(Dataset rows)
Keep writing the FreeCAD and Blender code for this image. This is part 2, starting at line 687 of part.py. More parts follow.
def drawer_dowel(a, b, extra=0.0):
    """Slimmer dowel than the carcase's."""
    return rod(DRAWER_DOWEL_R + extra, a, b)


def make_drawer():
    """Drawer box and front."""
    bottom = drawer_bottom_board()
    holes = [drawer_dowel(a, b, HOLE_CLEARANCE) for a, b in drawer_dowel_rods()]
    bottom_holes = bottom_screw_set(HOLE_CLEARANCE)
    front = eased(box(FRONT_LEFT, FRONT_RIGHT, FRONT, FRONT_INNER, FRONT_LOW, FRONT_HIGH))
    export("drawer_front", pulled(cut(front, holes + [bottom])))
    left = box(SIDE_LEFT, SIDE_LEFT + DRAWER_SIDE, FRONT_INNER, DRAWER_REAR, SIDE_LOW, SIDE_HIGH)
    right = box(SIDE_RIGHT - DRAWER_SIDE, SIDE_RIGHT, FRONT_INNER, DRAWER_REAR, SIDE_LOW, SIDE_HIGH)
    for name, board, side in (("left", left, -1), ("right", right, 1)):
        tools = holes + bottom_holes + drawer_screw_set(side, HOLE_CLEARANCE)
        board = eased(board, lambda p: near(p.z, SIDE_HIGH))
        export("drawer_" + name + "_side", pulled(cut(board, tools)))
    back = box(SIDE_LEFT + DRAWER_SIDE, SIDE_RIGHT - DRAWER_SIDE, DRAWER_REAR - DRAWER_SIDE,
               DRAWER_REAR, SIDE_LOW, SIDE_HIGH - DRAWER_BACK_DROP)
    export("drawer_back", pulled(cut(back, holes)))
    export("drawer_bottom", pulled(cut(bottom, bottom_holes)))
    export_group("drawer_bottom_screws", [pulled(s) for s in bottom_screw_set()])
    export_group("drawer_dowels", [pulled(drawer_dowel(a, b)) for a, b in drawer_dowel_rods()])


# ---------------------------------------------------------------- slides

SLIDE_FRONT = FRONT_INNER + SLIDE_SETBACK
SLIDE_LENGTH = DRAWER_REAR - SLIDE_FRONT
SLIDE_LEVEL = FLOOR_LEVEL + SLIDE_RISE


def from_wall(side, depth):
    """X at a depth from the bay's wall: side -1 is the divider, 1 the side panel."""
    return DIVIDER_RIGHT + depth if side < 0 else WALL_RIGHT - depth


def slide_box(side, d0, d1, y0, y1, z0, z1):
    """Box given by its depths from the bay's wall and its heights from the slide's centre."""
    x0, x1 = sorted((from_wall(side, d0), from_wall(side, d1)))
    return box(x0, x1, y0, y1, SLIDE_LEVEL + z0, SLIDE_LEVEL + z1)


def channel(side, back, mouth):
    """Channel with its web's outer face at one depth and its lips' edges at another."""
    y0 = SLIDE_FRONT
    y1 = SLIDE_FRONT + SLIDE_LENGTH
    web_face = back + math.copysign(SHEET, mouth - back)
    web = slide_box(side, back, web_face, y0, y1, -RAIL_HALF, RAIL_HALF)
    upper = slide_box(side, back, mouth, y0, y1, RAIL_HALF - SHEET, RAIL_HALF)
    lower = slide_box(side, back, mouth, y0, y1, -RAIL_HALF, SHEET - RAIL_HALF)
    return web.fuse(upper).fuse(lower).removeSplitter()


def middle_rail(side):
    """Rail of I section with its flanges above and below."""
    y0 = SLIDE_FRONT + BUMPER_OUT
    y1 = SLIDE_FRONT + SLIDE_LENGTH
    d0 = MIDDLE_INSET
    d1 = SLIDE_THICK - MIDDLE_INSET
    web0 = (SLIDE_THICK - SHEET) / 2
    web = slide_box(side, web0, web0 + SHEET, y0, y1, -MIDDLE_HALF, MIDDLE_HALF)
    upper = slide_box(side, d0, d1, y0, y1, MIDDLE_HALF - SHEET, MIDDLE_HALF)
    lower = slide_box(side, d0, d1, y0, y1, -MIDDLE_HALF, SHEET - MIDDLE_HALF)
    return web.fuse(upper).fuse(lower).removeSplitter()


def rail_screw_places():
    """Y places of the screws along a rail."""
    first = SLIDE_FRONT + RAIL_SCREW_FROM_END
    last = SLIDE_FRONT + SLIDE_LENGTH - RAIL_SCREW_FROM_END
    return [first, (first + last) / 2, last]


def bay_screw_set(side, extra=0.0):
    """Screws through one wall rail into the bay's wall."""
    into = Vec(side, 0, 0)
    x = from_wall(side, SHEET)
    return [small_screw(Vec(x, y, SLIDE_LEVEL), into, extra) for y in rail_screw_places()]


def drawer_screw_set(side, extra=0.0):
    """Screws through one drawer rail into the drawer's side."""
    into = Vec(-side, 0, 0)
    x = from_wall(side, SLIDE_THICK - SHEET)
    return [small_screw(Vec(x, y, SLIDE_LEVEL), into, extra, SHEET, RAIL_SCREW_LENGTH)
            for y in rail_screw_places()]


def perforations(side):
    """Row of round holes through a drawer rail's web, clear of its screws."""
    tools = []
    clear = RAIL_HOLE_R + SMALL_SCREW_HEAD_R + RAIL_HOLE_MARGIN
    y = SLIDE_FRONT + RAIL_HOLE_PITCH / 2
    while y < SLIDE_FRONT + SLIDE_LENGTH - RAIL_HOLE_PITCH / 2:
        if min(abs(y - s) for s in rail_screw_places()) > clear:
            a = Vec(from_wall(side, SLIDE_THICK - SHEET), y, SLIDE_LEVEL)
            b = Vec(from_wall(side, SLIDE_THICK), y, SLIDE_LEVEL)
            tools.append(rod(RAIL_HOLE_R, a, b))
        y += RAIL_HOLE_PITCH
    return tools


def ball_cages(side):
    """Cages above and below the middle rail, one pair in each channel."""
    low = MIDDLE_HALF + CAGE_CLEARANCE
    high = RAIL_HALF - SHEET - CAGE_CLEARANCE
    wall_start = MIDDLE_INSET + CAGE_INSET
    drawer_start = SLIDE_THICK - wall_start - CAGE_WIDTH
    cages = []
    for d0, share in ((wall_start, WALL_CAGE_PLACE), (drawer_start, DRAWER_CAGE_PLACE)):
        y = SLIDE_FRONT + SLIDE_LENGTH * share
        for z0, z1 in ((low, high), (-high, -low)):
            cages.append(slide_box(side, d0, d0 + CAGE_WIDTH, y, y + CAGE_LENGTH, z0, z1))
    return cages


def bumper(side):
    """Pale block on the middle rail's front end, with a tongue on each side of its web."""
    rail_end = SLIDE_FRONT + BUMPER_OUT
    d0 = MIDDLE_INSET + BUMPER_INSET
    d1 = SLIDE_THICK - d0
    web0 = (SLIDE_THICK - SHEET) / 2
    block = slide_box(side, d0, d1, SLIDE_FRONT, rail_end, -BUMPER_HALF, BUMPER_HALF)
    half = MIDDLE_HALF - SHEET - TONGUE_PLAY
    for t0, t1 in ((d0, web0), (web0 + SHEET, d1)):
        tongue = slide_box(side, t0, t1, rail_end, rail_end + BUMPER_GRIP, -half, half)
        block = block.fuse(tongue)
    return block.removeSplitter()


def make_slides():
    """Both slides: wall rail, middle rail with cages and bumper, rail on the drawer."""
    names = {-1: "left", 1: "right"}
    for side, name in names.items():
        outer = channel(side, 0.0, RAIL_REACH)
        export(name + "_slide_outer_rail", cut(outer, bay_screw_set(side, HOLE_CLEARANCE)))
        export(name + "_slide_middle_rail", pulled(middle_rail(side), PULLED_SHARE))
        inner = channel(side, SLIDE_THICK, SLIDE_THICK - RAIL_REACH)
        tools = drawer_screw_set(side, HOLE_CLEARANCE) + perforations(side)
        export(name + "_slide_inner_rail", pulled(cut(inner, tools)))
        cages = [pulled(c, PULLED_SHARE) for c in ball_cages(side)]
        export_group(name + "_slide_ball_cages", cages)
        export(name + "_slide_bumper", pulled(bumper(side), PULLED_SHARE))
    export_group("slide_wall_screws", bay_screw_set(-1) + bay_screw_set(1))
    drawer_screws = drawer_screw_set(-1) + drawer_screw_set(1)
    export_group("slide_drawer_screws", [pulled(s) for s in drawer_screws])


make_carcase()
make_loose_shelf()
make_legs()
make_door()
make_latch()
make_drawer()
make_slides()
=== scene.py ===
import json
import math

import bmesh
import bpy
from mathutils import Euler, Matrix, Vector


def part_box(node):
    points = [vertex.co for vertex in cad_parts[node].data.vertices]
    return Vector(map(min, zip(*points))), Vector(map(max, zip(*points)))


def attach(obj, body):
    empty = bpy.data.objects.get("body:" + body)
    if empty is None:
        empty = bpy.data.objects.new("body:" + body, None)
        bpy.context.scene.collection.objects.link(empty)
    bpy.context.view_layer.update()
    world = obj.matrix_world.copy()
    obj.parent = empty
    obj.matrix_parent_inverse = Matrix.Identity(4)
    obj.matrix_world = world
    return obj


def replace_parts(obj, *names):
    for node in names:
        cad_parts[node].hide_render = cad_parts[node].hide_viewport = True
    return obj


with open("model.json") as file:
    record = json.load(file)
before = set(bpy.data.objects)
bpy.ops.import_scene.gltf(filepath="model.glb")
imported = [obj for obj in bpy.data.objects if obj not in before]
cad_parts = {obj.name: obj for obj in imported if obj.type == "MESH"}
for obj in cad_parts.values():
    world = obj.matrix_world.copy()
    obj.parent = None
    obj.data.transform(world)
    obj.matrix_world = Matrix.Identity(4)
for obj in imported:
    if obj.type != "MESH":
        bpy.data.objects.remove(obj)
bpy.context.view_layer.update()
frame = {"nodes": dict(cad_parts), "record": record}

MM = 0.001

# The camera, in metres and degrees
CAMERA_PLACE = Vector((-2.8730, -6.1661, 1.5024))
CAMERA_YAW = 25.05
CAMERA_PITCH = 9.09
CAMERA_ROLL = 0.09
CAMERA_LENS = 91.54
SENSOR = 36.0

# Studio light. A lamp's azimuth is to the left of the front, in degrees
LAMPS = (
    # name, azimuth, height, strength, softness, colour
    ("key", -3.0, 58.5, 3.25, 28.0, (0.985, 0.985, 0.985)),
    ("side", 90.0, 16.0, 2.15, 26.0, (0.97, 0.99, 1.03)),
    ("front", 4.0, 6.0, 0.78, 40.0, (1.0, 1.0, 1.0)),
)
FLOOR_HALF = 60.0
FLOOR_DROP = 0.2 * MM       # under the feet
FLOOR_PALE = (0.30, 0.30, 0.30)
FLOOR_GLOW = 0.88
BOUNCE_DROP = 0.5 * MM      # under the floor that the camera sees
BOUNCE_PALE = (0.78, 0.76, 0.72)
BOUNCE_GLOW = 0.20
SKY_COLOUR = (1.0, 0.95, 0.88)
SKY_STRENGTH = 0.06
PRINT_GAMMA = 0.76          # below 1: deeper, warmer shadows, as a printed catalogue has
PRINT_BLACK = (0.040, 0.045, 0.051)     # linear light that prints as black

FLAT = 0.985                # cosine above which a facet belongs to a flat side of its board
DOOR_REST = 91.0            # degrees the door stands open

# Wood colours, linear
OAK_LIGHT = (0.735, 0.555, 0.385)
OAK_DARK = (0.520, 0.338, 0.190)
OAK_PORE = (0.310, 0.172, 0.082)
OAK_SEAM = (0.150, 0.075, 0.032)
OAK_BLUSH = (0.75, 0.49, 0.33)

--

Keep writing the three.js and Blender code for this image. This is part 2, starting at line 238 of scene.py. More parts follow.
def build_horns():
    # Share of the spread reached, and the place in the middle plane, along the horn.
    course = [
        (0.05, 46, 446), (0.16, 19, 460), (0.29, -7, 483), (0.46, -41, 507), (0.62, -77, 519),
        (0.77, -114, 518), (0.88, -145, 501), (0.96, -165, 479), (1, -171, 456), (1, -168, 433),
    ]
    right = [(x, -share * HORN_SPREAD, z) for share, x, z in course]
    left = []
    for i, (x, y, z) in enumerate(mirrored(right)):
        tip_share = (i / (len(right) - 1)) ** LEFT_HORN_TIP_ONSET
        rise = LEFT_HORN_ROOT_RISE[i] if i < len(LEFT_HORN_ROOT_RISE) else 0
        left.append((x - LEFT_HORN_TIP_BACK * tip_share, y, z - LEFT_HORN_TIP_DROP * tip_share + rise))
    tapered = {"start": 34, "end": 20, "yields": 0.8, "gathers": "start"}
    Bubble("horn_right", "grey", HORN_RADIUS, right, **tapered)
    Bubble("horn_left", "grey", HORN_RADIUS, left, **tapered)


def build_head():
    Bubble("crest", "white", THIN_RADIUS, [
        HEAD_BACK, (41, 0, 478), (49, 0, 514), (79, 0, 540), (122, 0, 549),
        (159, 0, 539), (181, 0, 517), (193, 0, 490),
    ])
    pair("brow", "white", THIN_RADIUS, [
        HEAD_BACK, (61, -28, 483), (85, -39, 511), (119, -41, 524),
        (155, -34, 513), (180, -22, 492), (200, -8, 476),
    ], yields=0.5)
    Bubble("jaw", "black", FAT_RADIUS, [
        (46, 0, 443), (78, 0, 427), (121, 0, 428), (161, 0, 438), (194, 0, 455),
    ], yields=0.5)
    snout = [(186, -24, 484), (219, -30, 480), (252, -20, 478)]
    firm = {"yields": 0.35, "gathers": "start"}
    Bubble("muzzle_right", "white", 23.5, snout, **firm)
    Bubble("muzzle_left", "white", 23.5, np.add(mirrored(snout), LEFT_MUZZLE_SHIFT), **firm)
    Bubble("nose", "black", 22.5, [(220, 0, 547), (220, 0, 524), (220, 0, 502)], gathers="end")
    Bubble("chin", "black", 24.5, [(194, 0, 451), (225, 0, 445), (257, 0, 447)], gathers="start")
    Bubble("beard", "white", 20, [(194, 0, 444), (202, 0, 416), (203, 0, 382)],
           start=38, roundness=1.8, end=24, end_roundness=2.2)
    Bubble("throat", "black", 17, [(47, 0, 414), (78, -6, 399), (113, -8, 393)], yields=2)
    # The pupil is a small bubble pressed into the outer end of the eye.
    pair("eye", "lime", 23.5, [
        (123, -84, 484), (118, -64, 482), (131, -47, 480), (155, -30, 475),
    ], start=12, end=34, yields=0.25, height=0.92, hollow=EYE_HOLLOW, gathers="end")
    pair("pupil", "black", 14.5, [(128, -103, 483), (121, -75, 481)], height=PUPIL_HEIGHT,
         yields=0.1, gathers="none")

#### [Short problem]
Everything from the line that contains "bay_screw_set(-1) + bay_screw_set(1))" to the line that contains "obj.parent = None" must be transcribed exactly, both end lines included.

#### [Worked solution]
    export_group("slide_wall_screws", bay_screw_set(-1) + bay_screw_set(1))
    drawer_screws = drawer_screw_set(-1) + drawer_screw_set(1)
    export_group("slide_drawer_screws", [pulled(s) for s in drawer_screws])


make_carcase()
make_loose_shelf()
make_legs()
make_door()
make_latch()
make_drawer()
make_slides()
=== scene.py ===
import json
import math

import bmesh
import bpy
from mathutils import Euler, Matrix, Vector


def part_box(node):
    points = [vertex.co for vertex in cad_parts[node].data.vertices]
    return Vector(map(min, zip(*points))), Vector(map(max, zip(*points)))


def attach(obj, body):
    empty = bpy.data.objects.get("body:" + body)
    if empty is None:
        empty = bpy.data.objects.new("body:" + body, None)
        bpy.context.scene.collection.objects.link(empty)
    bpy.context.view_layer.update()
    world = obj.matrix_world.copy()
    obj.parent = empty
    obj.matrix_parent_inverse = Matrix.Identity(4)
    obj.matrix_world = world
    return obj


def replace_parts(obj, *names):
    for node in names:
        cad_parts[node].hide_render = cad_parts[node].hide_viewport = True
    return obj


with open("model.json") as file:
    record = json.load(file)
before = set(bpy.data.objects)
bpy.ops.import_scene.gltf(filepath="model.glb")
imported = [obj for obj in bpy.data.objects if obj not in before]
cad_parts = {obj.name: obj for obj in imported if obj.type == "MESH"}
for obj in cad_parts.values():
    world = obj.matrix_world.copy()
    obj.parent = None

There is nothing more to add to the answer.